### What is required
Write out exactly the lines between the line containing "add('drain_coil', drainCoil(), ...BLACK_PLASTIC);" and the line containing "if empty is", including both of those lines, and nothing more.
:: Provided data ::
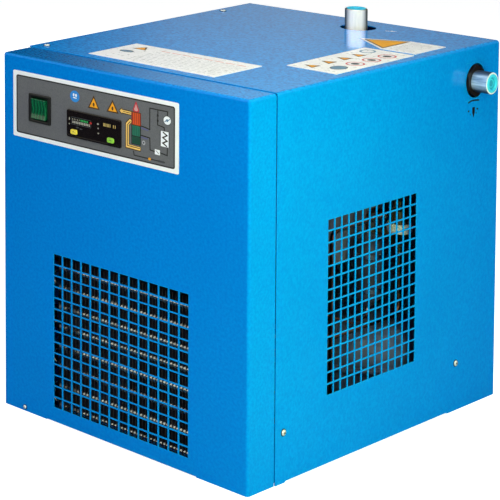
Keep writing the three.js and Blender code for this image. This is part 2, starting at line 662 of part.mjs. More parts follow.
// A fine tube, wound into a coil on its way from the drier to the exchanger.
function capillaryTube() {
  const coil = { radius: 17, turns: 4, height: 14, middle: [84, -8, 138], start: 0.3 };
  const helix = new THREE.Curve();
  const start = new THREE.Vector3(DRIER.x, DRIER.y, DRIER.bottom - GAP);
  const end = new THREE.Vector3(46, EXCHANGER.y[0] - GAP, 214);
  const stations = [
    start, start.clone().add(new THREE.Vector3(0, -2, -6)), new THREE.Vector3(DRIER.x, 24, 126)];
  const steps = coil.turns * 12;
  for (let i = 0; i <= steps; i += 1) {
    const angle = 2 * Math.PI * coil.turns * i / steps + coil.start;
    const arm = [coil.radius * Math.cos(angle), coil.radius * Math.sin(angle), coil.height * i / steps];
    stations.push(new THREE.Vector3(...coil.middle).add(new THREE.Vector3(...arm)));
  }
  stations.push(new THREE.Vector3(88, -2, 190), new THREE.Vector3(46, 4, 214), end);
  helix.getPointAt = (u) => stations[Math.round(u * (stations.length - 1))].clone();
  helix.getTangentAt = (u) => {
    const i = Math.round(u * (stations.length - 1));
    const after = stations[Math.min(i + 1, stations.length - 1)];
    return after.clone().sub(stations[Math.max(i - 1, 0)]).normalize();
  };
  helix.steps = stations.length - 1;
  return sweep(helix, 1.1, 0, 4);
}

function dischargeTube() {
  const [x, y] = RISER;
  const coilTop = tubeZ(TUBE_ROWS - 1);
  return tube([
    [dischargePort[0], dischargePort[1] - GAP, dischargePort[2]], [x, y, dischargePort[2]], [x, y, LINE_TOP],
    [HEADER_X, y, LINE_TOP], [HEADER_X, REAR_ROW_Y, LINE_TOP], [HEADER_X, REAR_ROW_Y, coilTop],
    [-coilEnd - GAP, REAR_ROW_Y, coilTop]], LINE_TUBE, 12);
}

function liquidTube() {
  const [sideX, crossY, loopTop] = [152, -60, DRIER.top + 26];
  return tube([
    [-coilEnd - GAP, REAR_ROW_Y, FIRST_TUBE_Z], [HEADER_X, REAR_ROW_Y, FIRST_TUBE_Z],
    [HEADER_X, crossY, FIRST_TUBE_Z], [sideX, crossY, FIRST_TUBE_Z], [sideX, crossY, loopTop],
    [sideX, DRIER.y, loopTop], [DRIER.x, DRIER.y, loopTop],
    [DRIER.x, DRIER.y, DRIER.top + GAP]], LINE_TUBE, 11);
}

function suctionTube() {
  const [x, y, z] = suctionPort;
  const [fromX, loopY, fromZ] = [24, -20, 232];
  return tube([[fromX, EXCHANGER.y[0] - GAP, fromZ], [fromX, loopY, fromZ], [fromX, loopY, z], [x, loopY, z],
    [x, y - GAP, z]], SUCTION_TUBE, 12);
}

// The hot gas bypass valve: a brass body with a hexagonal spring housing and a capped adjuster on top.
function bypassValve() {
  const { x, y, bottom, side } = VALVE;
  const stem = [[0, bottom], [5, bottom], [5, bottom + 8], [10, bottom + 8], [10, side + 12]];
  const head = [[14, side + 12], [14, side + 16], [9, side + 18], [9, side + 34], [6.5, side + 36],
    [6.5, side + 46], [0, side + 46]];
  return join(
    turned('z', [...stem, ...head], [x, y], FINE),
    prism('z', arc([x, y], 12.5, 0, 300, 5), side - 8, side + 6),
    rod('x', 5, x - 20, x, [y, side], FINE),
    rod('x', LINE_TUBE, EXCHANGER.x[1] + GAP, x, [y, side], FINE));
}

function bypassFeedTube() {
  const { x, y, bottom, feed } = VALVE;
  const joint = [RISER[0] + LINE_TUBE + GAP, RISER[1], feed];
  return tube([[x, y, bottom - GAP], [x, y, feed], [x, RISER[1], feed], joint], LINE_TUBE, 12);
}

function fanPressureSwitch() {
  const z = LINE_TOP + LINE_TUBE + GAP;
  const profile = [[0, z], [4, z], [4, z + 5], [9, z + 6], [9, z + 12], [11, z + 13], [11, z + 28],
    [7, z + 31], [0, z + 31]];
  return turned('z', profile, [-30, RISER[1]], FINE);
}

// ---- condensate drain ---------------------------------------------------------------------------
function drainValve() {
  const { x, z, middle } = DRAIN;
  return join(
    block([x - 12, DRAIN.body[0] + 6, z - 12], [x + 12, DRAIN.body[1] - 6, z + 12]),
    rod('y', 7, DRAIN.body[0], DRAIN.body[1], [x, z], FINE),
    rod('z', 5.5, z, z + 54, [x, middle], FINE));
}

function drainCoil() {
  const { x, z, middle } = DRAIN;
  const bottom = z + 12 + GAP;
  return cut(
    join(
      prism('z', roundedRectangle([x, middle], 30, 34, 5), bottom, bottom + 36),
      block([x - 9, 120, bottom + 8], [x + 9, 140, bottom + 28])),
    rod('z', 5.8, bottom - 2, bottom + 40, [x, middle], FINE));
}

function drainTube() {
  const { x, z } = DRAIN;
  const [y, top] = [60, 206];
  return tube([[EXCHANGER.x[0] - GAP, y, top], [x, y, top], [x, y, z], [x, DRAIN.body[0] - GAP, z]], 4, 12);
}

function drainOutlet() {
  const { x, z, hole } = DRAIN;
  const start = DRAIN.body[1] + GAP;
  const collar = hole - 0.5;
  const profile = [[0, start], [4.2, start], [4.2, back - 12], [collar, back - 12], [collar, back + 0.2],
    [11, back + 0.2], [11, back + 4], [5.2, back + 8], [3.6, back + 20], [2.2, back + 20], [2.2, back + 2],
    [0, back + 2]];
  return turned('y', profile, [x, z], FINE);
}

// ---- electrical ---------------------------------------------------------------------------------
function powerInlet() {
  const { x, z } = POWER;
  const face = rearFace;
  const shell = join(
    prism('y', roundedRectangle([x, z], 48, 24, 3), face + 0.2, face + 3),
    block([x - 13.4, face - 22, z - 10], [x + 13.4, face + 1, z + 10]));
  const recess = block([x - 11.5, face - 16, z - 8], [x + 11.5, face + 5, z + 8]);
  const pins = [[-7, -2], [0, 2], [7, -2]].map(([dx, dz]) => block(
    [x + dx - 1, face - 18, z + dz - 2.4], [x + dx + 1, face - 2, z + dz + 2.4]));
  return join(cut(shell, recess), ...pins);
}

function terminalBox() {
  const { x, y, z } = BOX;
  const shape = roundedRectangle([(y[0] + y[1]) / 2, (z[0] + z[1]) / 2], y[1] - y[0], z[1] - z[0], 5);
  return prism('x', shape, ...x);
}

function runCapacitor() {
  const { x, z, radius } = CAPACITOR;
  const profile = [[0, -140], [radius, -140], [radius, -74], [6, -73], [5, -62], [0, -62]];
  return turned('y', profile, [left + x, z], 16);
}

function controlHarness() {
  const { x, z, depth } = CONTROLLER;
  const [y, drop] = [-105, 10];
  return tube([[x, front + depth + GAP, z], [x, -150, z], [-90, y, z - drop], [BOX.x[1] + GAP, y, z - drop]],
    CABLE, 14);
}

function switchLead() {
  const { x, z, depth } = SWITCH;
  const [y, boxZ] = [-130, 350];
  return tube([[x, front + depth + GAP, z], [x, -180, z], [x, y, boxZ], [BOX.x[1] + GAP, y, boxZ]], LEAD, 9);
}

function compressorCable() {
  const coverX = COMPRESSOR.x - COMPRESSOR.halfWidth - 22;
  const [x, y, boxZ, coverZ] = [-20, -75, 320, 62];
  return tube([[BOX.x[1] + GAP, y, boxZ], [x, y, boxZ], [x, y, coverZ], [x, COMPRESSOR.y, coverZ],
    [coverX - GAP, COMPRESSOR.y, coverZ]], CABLE, 16);
}

// ---- labels -------------------------------------------------------------------------------------
function topFilm(x, y, width, length) {
  return prism('z', roundedRectangle([x, y], width, length, 1.5, 2), ...filmZ);
}

// The rear label is a panel with a pointed left end that carries a triangle.
function cornerFilm() {
  return prism('z', [[157, 97], [157, 163], [112, 163], [61, 137], [112, 97]], ...filmZ);
}

// ---- assembly -----------------------------------------------------------------------------------
add('base_pan', basePan(), ...BLUE);
add('front_cover', frontCover(), ...BLUE);
add('main_cover', mainCover(), ...BLUE);
add('left_panel', leftPanel(), ...BLUE);
add('rear_panel', rearPanel(), ...BLUE);
add('front_screw', panHeadScrew('y', front, -1, FRONT_SCREW), ...ZINC);
TOP_SCREWS.forEach((spot, i) => add(`top_screw_${i + 1}`, panHeadScrew('z', HEIGHT, 1, spot), ...ZINC));
SIDE_SCREWS.forEach((spot, i) => add(`side_screw_${i + 1}`, panHeadScrew('x', right, 1, spot), ...ZINC));
REAR_SCREWS.forEach((spot, i) => add(`rear_screw_${i + 1}`, panHeadScrew('y', rearFace, 1, spot), ...ZINC));

add('control_label', controlLabel(), 0x6b6e72, 0.5, 0);
add('switch_body', switchBody(), ...BLACK_PLASTIC);
add('switch_rocker', switchRocker(), 0x0d6b3f, 0.25, 0);
add('controller_body', controllerBody(), ...BLACK_PLASTIC);
add('controller_button_left', pushButton(BUTTONS.left), 0xd8c42c, 0.4, 0);
add('controller_button_right', pushButton(BUTTONS.right), 0x6fbf2f, 0.4, 0);
add('top_label_front', topFilm(-7, -140, 178, 92), ...WHITE_FILM);
add('top_label_side', topFilm(128.7, 9.8, 64, 159), ...WHITE_FILM);
add('top_label_corner', cornerFilm(), ...WHITE_FILM);

add('air_inlet_pipe', inletPipe(), ...ZINC);
add('air_outlet_pipe', outletPipe(), ...ZINC);
add('inlet_plug', pipePlug('z', INLET_TOP, [INLET_X, PIPE_Y]), 0x18b8b4, 0.4, 0);
add('outlet_plug', pipePlug('x', OUTLET_END, [PIPE_Y, OUTLET_Z]), 0x18b8b4, 0.4, 0);
add('exchanger_core', exchangerCore(), ...ALUMINIUM);
add('insulation_lower', insulation(EXCHANGER.z[0], foamSplit - GAP / 2), ...FOAM);
add('insulation_upper', insulation(foamSplit + GAP / 2, EXCHANGER.z[1]), ...FOAM);
add('exchanger_stand', exchangerStand(), ...ZINC);

add('condenser_fins', condenserFins(), 0x2a2b2d, 0.5, 0.6);
add('condenser_coil', condenserCoil(), ...COPPER);
add('fan_shroud', fanShroud(), ...BLACK_STEEL);
add('fan_rotor', fanRotor(), 0x30343a, 0.5, 0.3);
add('fan_shaft', rod('y', SHAFT.radius, ...SHAFT.y, [0, FAN.z], FINE), ...ZINC);
add('fan_motor', fanMotor(), ...BLACK_STEEL);
add('fan_bracket', fanBracket(), ...ZINC);
add('compressor', compressorShell(), ...BLACK_STEEL);
grommets.forEach((spot, i) => add(`compressor_grommet_${i + 1}`, grommet(spot), ...RUBBER));
add('compressor_terminal_cover', terminalCover(), ...BLACK_PLASTIC);
add('filter_drier', filterDrier(), ...COPPER);
add('capillary_tube', capillaryTube(), ...COPPER);
add('discharge_tube', dischargeTube(), ...COPPER);
add('liquid_tube', liquidTube(), ...COPPER);
add('suction_tube', suctionTube(), ...COPPER);
add('bypass_valve', bypassValve(), ...BRASS);
add('bypass_feed_tube', bypassFeedTube(), ...COPPER);
add('fan_pressure_switch', fanPressureSwitch(), ...BRASS);
add('drain_valve', drainValve(), ...BRASS);
add('drain_coil', drainCoil(), ...BLACK_PLASTIC);
add('drain_tube', drainTube(), 0xe8e6df, 0.4, 0);
add('drain_outlet', drainOutlet(), ...BLACK_PLASTIC);
add('power_inlet', powerInlet(), ...BLACK_PLASTIC);
add('terminal_box', terminalBox(), 0x8e9295, 0.6, 0);
add('run_capacitor', runCapacitor(), 0xd9d9d4, 0.4, 0);
add('control_harness', controlHarness(), 0x202226, 0.7, 0);
add('switch_lead', switchLead(), 0x202226, 0.7, 0);
add('compressor_cable', compressorCable(), 0x202226, 0.7, 0);

export default dryer;
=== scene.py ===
"""Looks of the refrigerated air dryer: folded painted sheets, printed panel and labels, pipes and insides.

Every piece is drawn in millimetres in the frame's own axes and scaled to metres when its mesh is made.
"""
import json
import math
import random

import bmesh
import bpy
from mathutils import Matrix, Vector


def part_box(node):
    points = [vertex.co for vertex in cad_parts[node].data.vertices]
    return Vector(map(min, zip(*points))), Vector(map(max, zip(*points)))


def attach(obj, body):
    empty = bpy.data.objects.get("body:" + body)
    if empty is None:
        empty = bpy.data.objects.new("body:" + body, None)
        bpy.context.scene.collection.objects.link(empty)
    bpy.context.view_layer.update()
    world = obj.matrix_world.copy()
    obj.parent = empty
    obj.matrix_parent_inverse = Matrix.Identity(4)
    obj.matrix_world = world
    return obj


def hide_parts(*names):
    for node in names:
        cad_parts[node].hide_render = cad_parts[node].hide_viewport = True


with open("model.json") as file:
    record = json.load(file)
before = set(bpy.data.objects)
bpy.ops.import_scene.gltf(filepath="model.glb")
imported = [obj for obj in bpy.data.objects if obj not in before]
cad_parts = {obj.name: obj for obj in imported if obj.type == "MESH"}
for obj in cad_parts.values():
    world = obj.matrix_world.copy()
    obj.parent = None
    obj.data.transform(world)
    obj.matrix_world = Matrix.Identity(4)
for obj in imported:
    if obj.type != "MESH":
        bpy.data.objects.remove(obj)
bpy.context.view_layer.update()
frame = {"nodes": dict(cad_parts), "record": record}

MM = 0.001
HALF_PI = math.pi / 2
BODY_OF = {node: body for body, nodes in frame["record"]["behaviour"]["bodies"].items() for node in nodes}
COVER_SET = "front_cover_set"


# ---- places and sizes, in millimetres -----------------------------------------------------------
def box(node):
    """Lowest and highest corner of a CAD node."""
    low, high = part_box(node)
    return low / MM, high / MM


def middle(node):
    low, high = box(node)
    return (low + high) / 2


def pair(stem):
    """The middles of two like nodes, numbered 1 and 2."""
    return [middle(f"{stem}_{i}") for i in (1, 2)]


def seen(node, across="x", up="z"):
    """Centre, width and height of a node in one view."""
    low, high = box(node)
    u0, u1, v0, v1 = getattr(low, across), getattr(high, across), getattr(low, up), getattr(high, up)
    return ((u0 + u1) / 2, (v0 + v1) / 2), u1 - u0, v1 - v0


TRAY_LOW, TRAY_HIGH = box("front_cover")
COVER_LOW, COVER_HIGH = box("main_cover")
FRONT = TRAY_LOW.y
BACK = COVER_HIGH.y
SIDE = COVER_HIGH.x
TOP = COVER_HIGH.z
SHEET = 1.5
SHEET_EDGE = 0.3
BEND = 3.5
BEND_ARC = BEND * HALF_PI
FOOT_LENGTH = 67
FOOT_RISE = 1.5
GRILLE_PITCH = 13.85
GRILLE_HOLE = 12.1
FRONT_GRILLE = {"columns": 14, "rows": 14, "middle": (0, 115)}
SIDE_GRILLE = {"columns": 13, "rows": 15, "middle": (-14.8, 185.5)}
SCREW_HOLE = 2.1
PIPE_HOLE = 21.3
FLANGE_FOOT = 80                    # height at which the covers' inner flanges start
BACK_FLANGE_Y = BACK - 4.2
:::
### Task answer
add('drain_coil', drainCoil(), ...BLACK_PLASTIC);
add('drain_tube', drainTube(), 0xe8e6df, 0.4, 0);
add('drain_outlet', drainOutlet(), ...BLACK_PLASTIC);
add('power_inlet', powerInlet(), ...BLACK_PLASTIC);
add('terminal_box', terminalBox(), 0x8e9295, 0.6, 0);
add('run_capacitor', runCapacitor(), 0xd9d9d4, 0.4, 0);
add('control_harness', controlHarness(), 0x202226, 0.7, 0);
add('switch_lead', switchLead(), 0x202226, 0.7, 0);
add('compressor_cable', compressorCable(), 0x202226, 0.7, 0);

export default dryer;
=== scene.py ===
"""Looks of the refrigerated air dryer: folded painted sheets, printed panel and labels, pipes and insides.

Every piece is drawn in millimetres in the frame's own axes and scaled to metres when its mesh is made.
"""
import json
import math
import random

import bmesh
import bpy
from mathutils import Matrix, Vector


def part_box(node):
    points = [vertex.co for vertex in cad_parts[node].data.vertices]
    return Vector(map(min, zip(*points))), Vector(map(max, zip(*points)))


def attach(obj, body):
    empty = bpy.data.objects.get("body:" + body)
    if empty is None:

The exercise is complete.